Both pairs of terms in the headline – traceability and transparency / necessity and demand – have got a similar meaning, which turns then different to complement one another by virtue of a few nuances. Accordingly, we have felt entitled to describe, in the following article, three experiences, which are different to some extent, though linked to each other by the same need. We are talking about Borbonese, Mulberry and Aura Blockchain
A fine, particularly important, red line symbolically connects some projects that are exploring, in an active and evolutive way, the necessity of traceability in the fashion and luxury industry. We have picked and selected three of them, which we consider quite relevant, at various levels, as they fulfil the urgent demand for transparency.
The necessity of traceability
Case number 1: Borbonese
In Italy, Borbonese have signed a partnership agreement with La Granda, a consortium of farmers based in Piemonte, and LABA, a tannery based in the province of Vicenza: such project enables the brand to support its work for sustainability by setting a plan as a guarantee for the leather industry. Chief Executive Officer Alessandro Pescara illustrated it during “Sulla nostra pelle. Dialoghi sulla bellezza” (“On our leather. Talks about beauty”), one of the webinars, actually the third one, promoted by UNIC – Italian Tanneries and arranged in collaboration with daily newspaper Il Foglio.

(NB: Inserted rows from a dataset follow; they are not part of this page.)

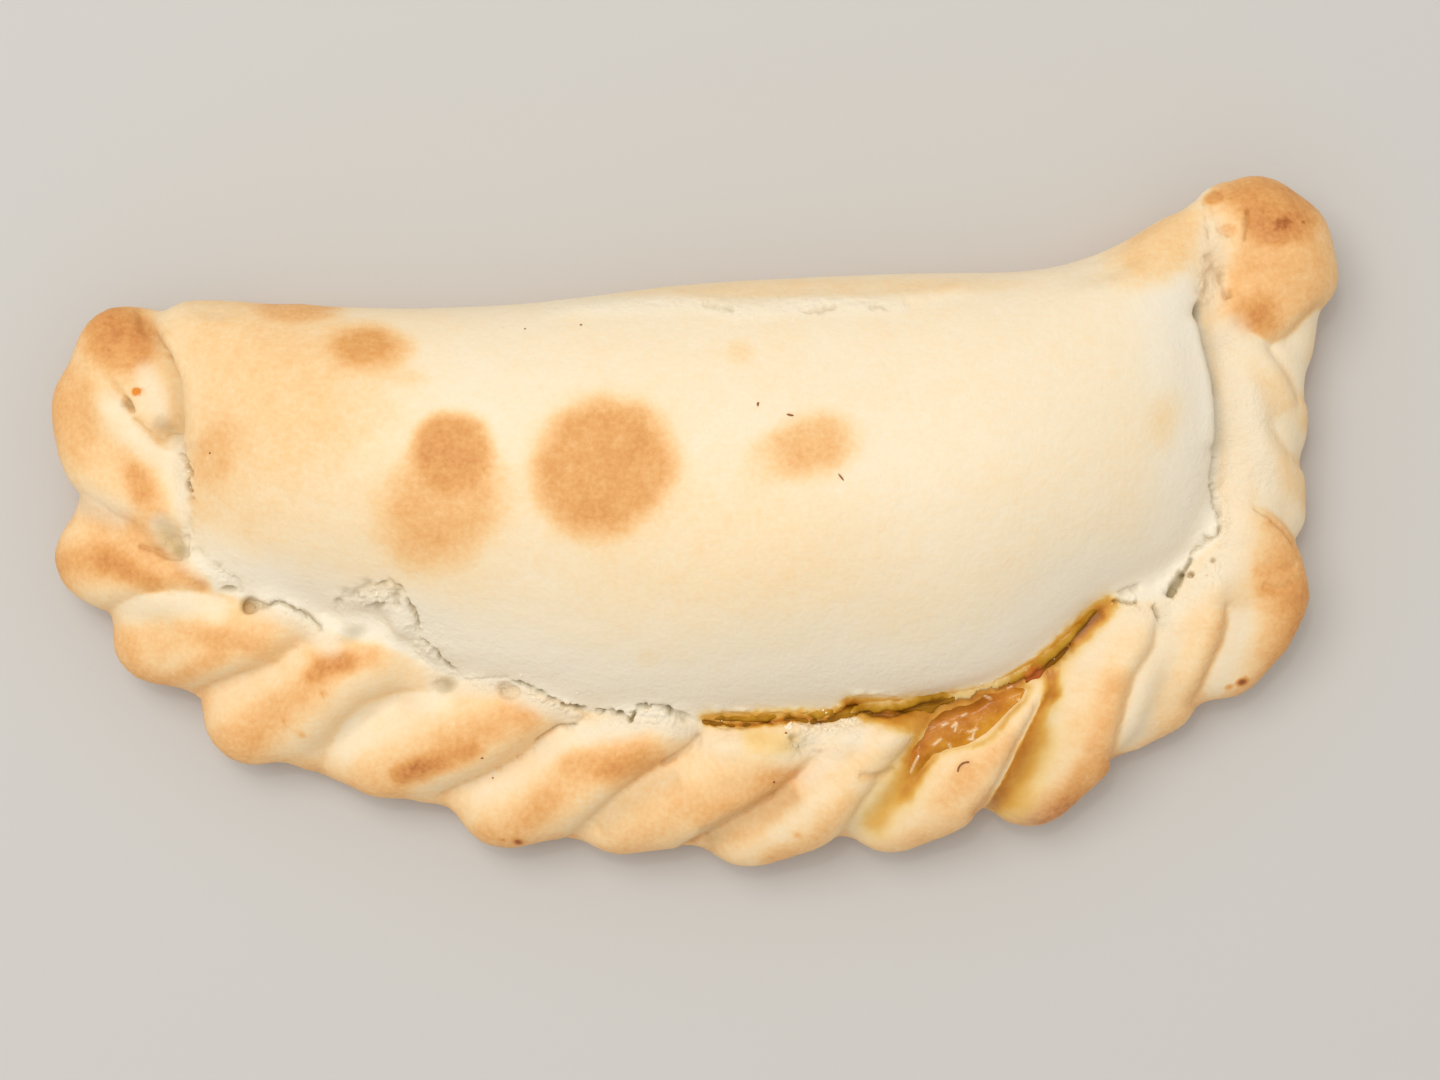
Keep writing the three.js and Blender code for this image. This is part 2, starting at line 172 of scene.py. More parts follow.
# Furrows (height below 0) and ridges (above 0) in the dough: millimetres, with widths and ragged edges
# in pixels. The last value, from 0 to 1, is how much shade is painted into a furrow: painted shade in the
# crack.
FURROWS = table("line width height ragged dark", [0], [
    # the seam at the left corner
    ([(141, 304), (143, 328), (153, 340), (164, 358), (172, 382), (174, 413), (176, 440)],
     7, -0.9, 0.5, 0.25),
    ([(158, 346), (168, 360), (177, 384), (179, 413), (179, 440), (184, 455)], 2.6, -0.9, 0.6, 0.5),
    ([(162, 330), (178, 352), (191, 385), (194, 420), (196, 450)], 9, 0.3, 0),
    ([(181, 453), (185, 462), (189, 472), (187, 484), (191, 494)], 2.2, -1, 3, 0.8),
    ([(191, 494), (189, 520), (187, 545), (185, 558)], 3, -0.4, 3, 0.15),
    ([(131, 417), (144, 429), (158, 443), (172, 450)], 2, -0.35, 1, 0.15),
    ([(137, 546), (152, 549), (168, 556), (183, 558)], 2.4, -0.5, 1, 0.3),
    # the crumbled seam down to the flap
    ([(192, 549), (206, 556), (222, 568)], 2.6, -0.25, 3, 0.28),
    ([(222, 568), (236, 580), (243, 592)], 3, -0.2, 3, 0.15),
    ([(262, 606), (280, 603), (296, 609), (311, 616), (325, 631)], 1.5, -0.7, 2, 0.5),
    # the torn flap
    ([(332, 602), (350, 594), (364, 588), (378, 586), (390, 590), (402, 598)], 6, -0.4, 4, 0.35),
    ([(372, 588), (382, 582), (390, 581), (399, 588), (407, 598)], 2.2, -0.4, 3, 0.5),
    ([(366, 604), (378, 608), (390, 605), (400, 602)], 2.4, -0.4, 3, 0.45),
    ([(407, 598), (415, 616), (420, 634), (428, 646), (443, 660), (452, 669), (461, 678)], 1.5, -0.8, 3, 0.7),
    # the crack of the seam
    ([(461, 679), (480, 680), (497, 678), (510, 678)], 1.6, -0.2, 1.5, 0.12),
    ([(510, 678), (517, 682), (533, 688), (550, 698), (567, 705), (595, 712)], 1.5, -0.7, 3, 0.8),
    ([(595, 712), (613, 710), (622, 715), (630, 720), (637, 710), (647, 705), (663, 707), (677, 717),
      (693, 722)], 1.8, -0.9, 3, 0.9),
    ([(534, 742), (547, 733), (560, 727), (580, 723)], 1.4, -0.5, 1, 0.3),
    ([(660, 766), (676, 756), (690, 746), (701, 733)], 2.5, -0.5, 0.5, 0.25),
    ([(684, 845), (722, 826), (745, 813), (765, 801), (784, 788)], 1.3, -0.3, 0, 0.15),
    ([(700, 847), (730, 833), (765, 813), (798, 790)], 13, -0.4, 0, 0.3),
    ([(596, 836), (622, 814), (650, 794), (680, 774)], 12, -0.3, 0, 0.15),
    # the split
    ([(697, 723), (716, 725), (733, 727), (753, 725), (773, 721), (790, 719), (812, 722), (832, 722),
      (842, 712)], 2.2, -0.6, 3, 0.15),
    ([(700, 712), (733, 709), (767, 712), (800, 711), (827, 715), (840, 705), (850, 696), (880, 691),
      (905, 699)], 3, 0.3, 4),
    ([(842, 710), (856, 708), (872, 713), (890, 714), (906, 711), (922, 704), (938, 699)], 2.6, -0.6, 2, 0.5),
    ([(1046, 668), (1058, 658), (1074, 643)], 2, -0.4, 2, 0.3),
    # the torn seam after the split
    ([(1112, 602), (1126, 602), (1138, 603)], 1.8, -0.6, 2, 0.5),
    ([(1118, 596), (1128, 589), (1140, 586)], 3, -0.4, 2, 0.3),
    ([(1193, 557), (1187, 566), (1179, 577)], 1.6, -0.7, 1.8, 0.6),
    ([(1183, 571), (1178, 580), (1173, 588), (1169, 598)], 3.6, -1.1, 1.8, 0.8),
    ([(1153, 604), (1157, 610), (1160, 620)], 2.4, -0.6, 1, 0.5),
    ([(1218, 538), (1205, 541), (1198, 549), (1192, 556)], 1.3, -0.6, 3, 0.3),
    ([(1217, 539), (1220, 517), (1215, 496), (1213, 480)], 2.6, -0.7, 4, 0.38),
    ([(1213, 480), (1215, 464), (1217, 455)], 3, -0.6, 2, 0.3),
    ([(1218, 460), (1219, 430), (1218, 400), (1214, 375), (1207, 346), (1202, 325), (1199, 302)],
     6, -0.8, 0.5, 0.36),
    ([(1219, 400), (1216, 375), (1209, 346), (1203, 325), (1200, 302)], 2.6, -0.7, 0.5, 0.5),
    ([(1196, 314), (1202, 345), (1207, 374), (1211, 412), (1213, 450)], 9, 0.5, 0),
    # creases where the rope turns into the ball
    ([(1200, 300), (1208, 284), (1212, 268), (1208, 250)], 5, -0.3, 4, 0.15),
    ([(1203, 208), (1206, 222), (1210, 242)], 1.8, -0.25, 3, 0.15),
    ([(1248, 206), (1247, 222), (1243, 242)], 1.6, -0.4, 2, 0.3),
    ([(1216, 228), (1224, 236), (1232, 240)], 1.6, -0.3, 2, 0.1),
    ([(1222, 196), (1218, 214), (1224, 232)], 5, -0.25, 3),
    ([(1214, 262), (1222, 280), (1231, 298)], 3.5, -0.3, 3, 0.3),
    ([(1252, 507), (1270, 517), (1284, 531), (1296, 548)], 1.6, -0.3, 0.5, 0.2),
    ([(1264, 562), (1280, 570), (1298, 566)], 3, -0.2, 0.5),
    ([(1262, 584), (1278, 590), (1296, 584)], 3, -0.2, 0.5),
    # the wrinkle along the folded back edge
    ([(545, 308), (590, 307), (634, 303), (664, 299), (700, 300), (736, 307), (774, 305), (806, 300),
      (848, 300), (886, 302), (930, 295), (990, 284)], 8, 0.35, 1.5),
    ([(702, 306), (718, 309), (736, 311)], 2.2, -0.25, 4, 0.3),
    ([(806, 312), (822, 311), (836, 307)], 2.2, -0.25, 4, 0.24),
    ([(870, 308), (880, 308), (892, 309)], 2.2, -0.2, 3, 0.2),
    # the pinched line below the inner nub
    ([(858, 776), (872, 777), (886, 774), (896, 768)], 3.5, -0.35, 0.5, 0.15),
])

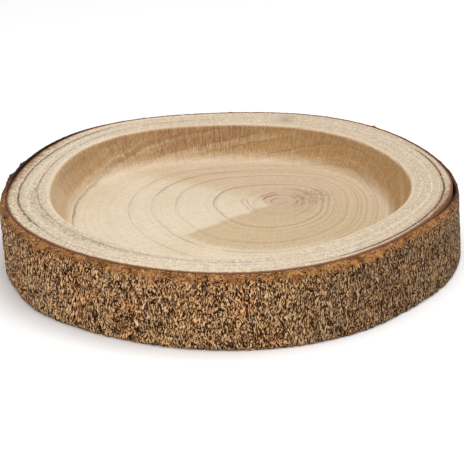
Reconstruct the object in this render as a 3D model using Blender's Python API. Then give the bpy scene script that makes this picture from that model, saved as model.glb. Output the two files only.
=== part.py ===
"""Wood slice tray: a slab sawn across a trunk, bark left on, with a round recess cut in its top.

The slice grew and was cut as one piece, so it is one closed solid. Metres, +Z up. It stands on its
sawn underside at z = 0, with the origin under the middle of its bounding box and its front at -Y.
"""

import math

import bpy
import numpy as np

# Driving dimensions, in metres.
THICKNESS = 0.0485
TRUNK_RADIUS = 0.1479  # mean radius of the trunk under its thinnest bark
BARK_THICKNESS = 0.0036
THICK_SIDE = -103.0  # bearing of the side where the bark is thickest, in degrees
THICK_SIDE_EXTRA = 0.0030  # extra bark on that side, in place of wood
RECESS_RADIUS = 0.1208  # mean radius of the recess at its lip
RECESS_DEPTH = 0.0230
WALL_RUN = 0.0145  # how far the recess wall slopes inwards between lip and floor
LIP_ROUND = 0.0025
COVE_ROUND = 0.0060
WORN_BAND = 0.0055  # height of the top band where the bark is rubbed down
WORN_THICKNESS = 0.0012  # bark that is left at the top of that band
TOP_ROUND = 0.0006  # height over which the rubbed bark rounds in to the wood
EASED_EDGE = 0.0015  # rounding of the bark's lower edge
TRUNK_LEAN = 0.0030  # how far the trunk stands towards +X at the underside
RECESS_SHIFT = (-0.0001, 0.0022)  # where the recess is cut, seen from the trunk's middle
RIDGE_HEIGHT = 0.0008  # how far bark ridges stand proud of, and furrows lie below, the mean bark

# An outline is a circle with lobes: (waves round the circle, share of the radius, crest in degrees).
TRUNK_LOBES = ((2, 0.0273, 55.0), (3, 0.0057, 33.0), (4, 0.0052, 32.0), (5, 0.0107, -12.0), (6, 0.0041, 4.0))
RECESS_LOBES = ((2, 0.0241, 67.0), (3, 0.0205, 21.0), (5, 0.0118, -12.0))

# Bark ridges are crossing waves: (waves round the trunk, waves up its height, share of the height).
BARK_WAVES = ((17, 0.6, 0.45), (26, -0.9, 0.35), (38, 1.6, 0.20))

# Mesh fineness.
COLUMNS = 152
SIDE_ROWS = 6
ARC_POINTS = 5

SAWN_WOOD = {"colour": (0.70, 0.56, 0.39, 1.0), "roughness": 0.75}
BARK = {"colour": (0.22, 0.12, 0.06, 1.0), "roughness": 0.95}


def clear_scene():
    """Remove whatever the scene holds."""
    for item in list(bpy.data.objects):
        bpy.data.objects.remove(item, do_unlink=True)


def make_material(name, finish):
    """A plain Principled BSDF material."""
    material = bpy.data.materials.new(name)
    material.use_nodes = True
    shader = material.node_tree.nodes["Principled BSDF"]
    shader.inputs["Base Color"].default_value = finish["colour"]
    shader.inputs["Roughness"].default_value = finish["roughness"]
    shader.inputs["Metallic"].default_value = 0.0
    return material


def lobed_radius(mean, lobes, angle):
    """Radius of an outline: its mean radius, swelled and pinched by each lobe's cosine wave."""
    swell = sum(share * np.cos(waves * (angle - math.radians(crest))) for waves, share, crest in lobes)
    return mean * (1.0 + swell)


def ring(radius, angle, height, middle):
    """One closed ring of points round a middle (x, y), level at the given height."""
    across = middle[0] + radius * np.cos(angle)
    deep = middle[1] + radius * np.sin(angle)
    return np.column_stack((across, deep, np.full_like(angle, height)))


def bark_thickness(height):
    """Bark on the thin side: eased at the foot, full up the side, rubbed down near the top."""
    heights = (0.0, EASED_EDGE, THICKNESS - WORN_BAND, THICKNESS - TOP_ROUND, THICKNESS)
    amounts = (BARK_THICKNESS - EASED_EDGE, BARK_THICKNESS, BARK_THICKNESS, WORN_THICKNESS, 0.0)
    return np.interp(height, heights, amounts)


def extra_bark(angle):
    """Extra bark: none on the thin side, all of it on the thick side, eased between them."""
    share = np.clip(0.5 + 1.5 * np.cos(angle - math.radians(THICK_SIDE)), 0.0, 1.0)
    return THICK_SIDE_EXTRA * share * share * (3.0 - 2.0 * share)


def bark_ridges(angle, height):
    """Ridges and furrows of the bark, fading out at the foot and in the rubbed band."""
    rise = height / THICKNESS
    waves = sum(share * np.sin(turns * angle + math.tau * climb * rise) for turns, climb, share in BARK_WAVES)
    fade = np.interp(height, (0.0, 4 * EASED_EDGE, THICKNESS - WORN_BAND, THICKNESS), (0.0, 1.0, 0.7, 0.0))
    return RIDGE_HEIGHT * fade * waves


def side_rings(angle):
    """Rings up the bark, from the underside's edge to the edge of the sawn top."""
    between = np.linspace(EASED_EDGE, THICKNESS - WORN_BAND, SIDE_ROWS)
    trunk = lobed_radius(TRUNK_RADIUS, TRUNK_LOBES, angle)
    rings = []
    for height in (0.0, *between, THICKNESS - TOP_ROUND, THICKNESS):
        rubbed = np.interp(height, (THICKNESS - WORN_BAND, THICKNESS - TOP_ROUND), (0.0, 1.0))
        radius = trunk + bark_thickness(height) - rubbed * extra_bark(angle) + bark_ridges(angle, height)
        middle = (TRUNK_LEAN * (1.0 - height / THICKNESS), 0.0)
        rings.append(ring(radius, angle, height, middle))
    return rings


def rounded_corner(before, corner, after, radius):
    """Points of the arc that rounds a profile's corner, tangent to both of its legs."""
    before, corner, after = (np.array(point) for point in (before, corner, after))
    leg_in = (before - corner) / np.linalg.norm(before - corner)
    leg_out = (after - corner) / np.linalg.norm(after - corner)
    half_angle = 0.5 * math.acos(float(leg_in @ leg_out))
    bisector = (leg_in + leg_out) / np.linalg.norm(leg_in + leg_out)
    centre = corner + bisector * radius / math.sin(half_angle)
    start = corner + leg_in * radius / math.tan(half_angle) - centre
    end = corner + leg_out * radius / math.tan(half_angle) - centre
    turn = math.pi - 2.0 * half_angle
    share = np.linspace(0.0, 1.0, ARC_POINTS)[:, None]
    return centre + (np.sin((1.0 - share) * turn) * start + np.sin(share * turn) * end) / math.sin(turn)


def recess_rings(angle):
    """Rings down the recess: over the rounded lip, down the sloping wall and round the cove."""
    floor = THICKNESS - RECESS_DEPTH
    rim, lip = (-WALL_RUN, THICKNESS), (0.0, THICKNESS)
    foot, middle = (WALL_RUN, floor), (RECESS_RADIUS, floor)
    profile = np.vstack((rounded_corner(rim, lip, foot, LIP_ROUND), rounded_corner(lip, foot, middle, COVE_ROUND)))
    outline = lobed_radius(RECESS_RADIUS, RECESS_LOBES, angle)
    return [ring(outline - inset, angle, height, RECESS_SHIFT) for inset, height in profile]


def skin_faces(ring_count):
    """Four-sided faces between neighbouring rings, and one flat cap at each end."""
    corners = np.arange(ring_count * COLUMNS).reshape(ring_count, COLUMNS)
    onward = np.roll(corners, -1, axis=1)
    walls = np.stack((corners[:-1], onward[:-1], onward[1:], corners[1:]), axis=-1).reshape(-1, 4)
    return walls.tolist() + [corners[0, ::-1].tolist(), corners[-1].tolist()]


def build_slice():
    """The slab as one closed mesh: bark side, flat rim, recess and underside."""
    angle = np.linspace(0.0, math.tau, COLUMNS, endpoint=False)
    side = side_rings(angle)
    rings = side + recess_rings(angle)
    points = np.vstack(rings)
    points[:, :2] -= 0.5 * (points[:, :2].min(axis=0) + points[:, :2].max(axis=0))

    mesh = bpy.data.meshes.new("wood_slice")
    mesh.from_pydata(points.tolist(), [], skin_faces(len(rings)))
    mesh.materials.append(make_material("sawn_wood", SAWN_WOOD))
    mesh.materials.append(make_material("bark", BARK))
    bark_faces = (len(side) - 1) * COLUMNS
    for face in mesh.polygons[:bark_faces]:
        face.material_index = 1
    mesh.shade_smooth()
    mesh.set_sharp_from_angle(angle=math.radians(35.0))

    wood_slice = bpy.data.objects.new("wood_slice", mesh)
    bpy.context.scene.collection.objects.link(wood_slice)


clear_scene()
build_slice()
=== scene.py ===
"""Looks of a wood slice tray: a slab sawn across a trunk, bark on, with a round recess in its top.

Metres, +Z up, in the CAD part's own frame. Two closed pieces stand for the one CAD solid: the bark
ring, whose relief is real geometry, and the sawn wood with its rim, recess and underside.
"""

import logging
import math
from dataclasses import dataclass, field
from enum import Enum
from functools import cached_property
from typing import Callable

import bpy
import numpy as np
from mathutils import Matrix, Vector


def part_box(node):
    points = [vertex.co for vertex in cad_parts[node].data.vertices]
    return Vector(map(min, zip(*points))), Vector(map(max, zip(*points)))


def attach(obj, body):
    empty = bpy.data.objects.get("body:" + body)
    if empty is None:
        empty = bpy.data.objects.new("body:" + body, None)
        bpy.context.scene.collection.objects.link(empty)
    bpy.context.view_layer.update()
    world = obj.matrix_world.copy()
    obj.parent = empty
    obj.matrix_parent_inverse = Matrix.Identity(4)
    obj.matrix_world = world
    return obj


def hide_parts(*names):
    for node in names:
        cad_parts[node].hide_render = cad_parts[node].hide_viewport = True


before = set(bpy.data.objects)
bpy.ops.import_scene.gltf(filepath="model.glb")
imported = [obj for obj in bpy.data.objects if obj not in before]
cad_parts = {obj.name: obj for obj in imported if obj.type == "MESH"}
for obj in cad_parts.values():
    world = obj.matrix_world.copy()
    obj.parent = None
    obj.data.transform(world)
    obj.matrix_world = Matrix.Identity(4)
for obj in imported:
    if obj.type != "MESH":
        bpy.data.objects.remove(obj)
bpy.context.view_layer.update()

LOG = logging.getLogger("wood_slice")
NODE = "wood_slice"
BODY = "root"
BAKE_MAP = "OFBake"

Array = np.ndarray
Socket = bpy.types.NodeSocket
Colour = tuple[float, float, float, float]
Place = tuple[float, float]
Point = tuple[float, float, float]
Direction = tuple[float, float, float]


def srgb(red: int, green: int, blue: int) -> Colour:
    """Linear colour of an 8-bit screen colour, by the screen's own transfer curve.

    Args:
        red: Red, 0 to 255.
        green: Green, 0 to 255.
        blue: Blue, 0 to 255.

    Returns:
        Linear red, green, blue and an alpha of 1.
    """
    shares = (value / 255.0 for value in (red, green, blue))
    linear = (s / 12.92 if s <= 0.04045 else ((s + 0.055) / 1.055) ** 2.4 for s in shares)
    return (*linear, 1.0)


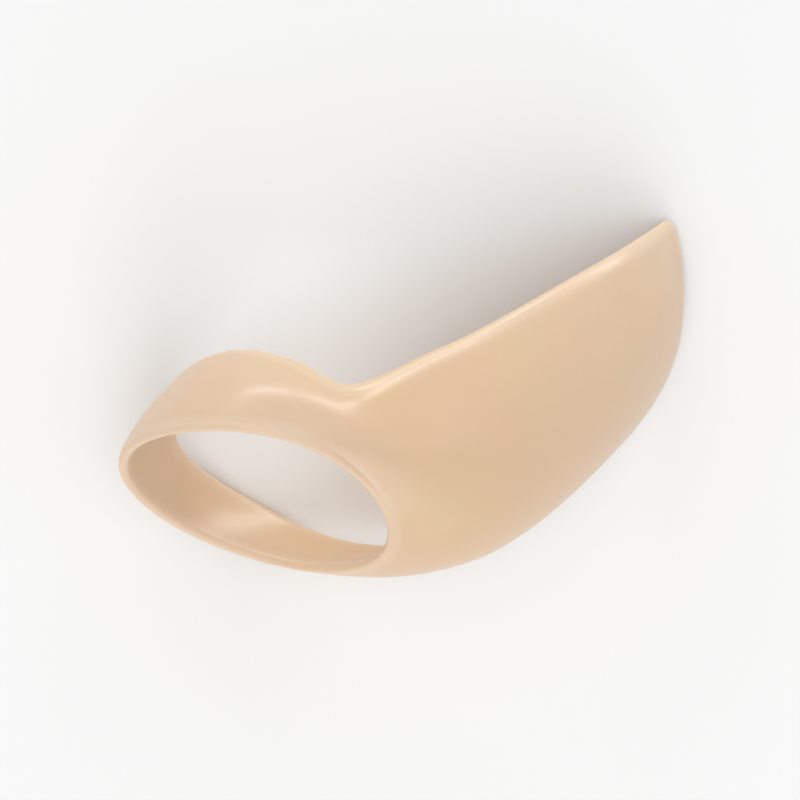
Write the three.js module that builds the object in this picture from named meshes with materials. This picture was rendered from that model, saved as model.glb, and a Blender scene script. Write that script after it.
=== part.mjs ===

“At present everyone speaks about sustainability, yet the topic is multi-faceted and requires further attention. My team and I – pointed out Pescara – have been striving to get the big picture, starting from corporate culture, and following our way up to products, by talking to our partners. We have been attending conventions and meetings. We discussed it along with our suppliers since we do not know everything about the brand and, consequently, we need to refine some processes by working in synergy with our suppliers”. The aim is a “clear, certified, aligned with our costs and transparent accomplishment”, which “can be shared with our customers”.
Borbonese have focused their attention on three industries: namely leather, nylon, and canvas. “We were wondering: can leather be sustainable – continued the Chief Executive Officer –? By all means. Our company has made a commitment to work hand in hand with suppliers to make sure the material runs smoothly across all stages, including environmental footprint and the welfare of animals and workers”. In such context they have placed a partnership project with La Granda, a consortium of farmers based in Piemonte.
“They founded it in 1996: it provides the best conditions for cattle rearing, from feeding to veterinary treatment – wrapped up Pescara –. The consortium supplies us with a number of hides and skins: before making use of them for our collections, we pass them to LABA tannery”. In so doing, Borbonese successfully make leather traceable. We know everything about it.
Case number 2: Mulberry
While presenting their Made to Last, Mulberry rhetorically wonder if “a bag can save the world”. In other words, that is their manifesto to achieve a specific goal: zero emissions, net, by 2035. Such target directly engages the management of relations in the industry. More specifically, upstream.
In fact, Mulberry are going to opt for “hyper-local and hyper-transparent” supplies from a few selected local tanneries, that is British, to pursue a “zero-kilometre” approach and therefore reduce transportation as much as emissions of carbon. “We are working in collaboration with a few leading tanneries in the industry – announced the fashion brand – as we aim to develop the lowest carbon-footprint leather in the world, coming from rearing farms committed to environment safeguard”. In so doing, in the next few months the English brand will be able to launch its very first bags winking at the concept of “from farms to finished products.
Since the market is always on the lookout for leather, we decided to make use of low carbon-footprint leather. On top of that, we shall remove all unclear issues out of our supply chain”, pointed out Thierry Andretta, Chief Executive Officer of Mulberry, while speaking to Fashion Network. Leather: likewise, we know everything about it.
Case number 3: Aura Consortium
Although the case of Aura Blockchain Consortium, created by LVMH, Richemont and Prada, is another story, compared to the previous two, the goal they want to achieve looks a great deal similar. Yet the Consortium is open to all luxury products and plays with all the brands in the industry.
It is not a coincidence that Kering are planning to join it apparently. The overall aim is nearly trivial: to help buyers trace and track the origin and authenticity of luxury goods. Which way? By providing them with direct access to the product history, its certificate of ownership, its warranty and service record.
Aura, whose operation headquarters will be based in Geneva, has been developed in partnership with Microsoft and ConsenSys, a blockchain software technology company headquartered in New York.
They released a joint announcement to highlight that “luxury brands can tell a unique story about the quality of their materials, craftsmanship and creativity”; they also emphasized the importance of their blockchain by saying it would “enhance buyers’ trust in the brands’ endeavours for sustainability and product supply”.
Louis Vuitton, who first took advantage of Aura platform, have already issued a “highly remarkable” number of certificates.
Looking at retailers, such blockchain will also provide them with a valuable tool against fake products and their distribution on a side market (Chinese daigou, for example). In fact, it will shed light on the history of each item by looking into the whole manufacturing chain which lies behind. In this instance: we know everything about everything.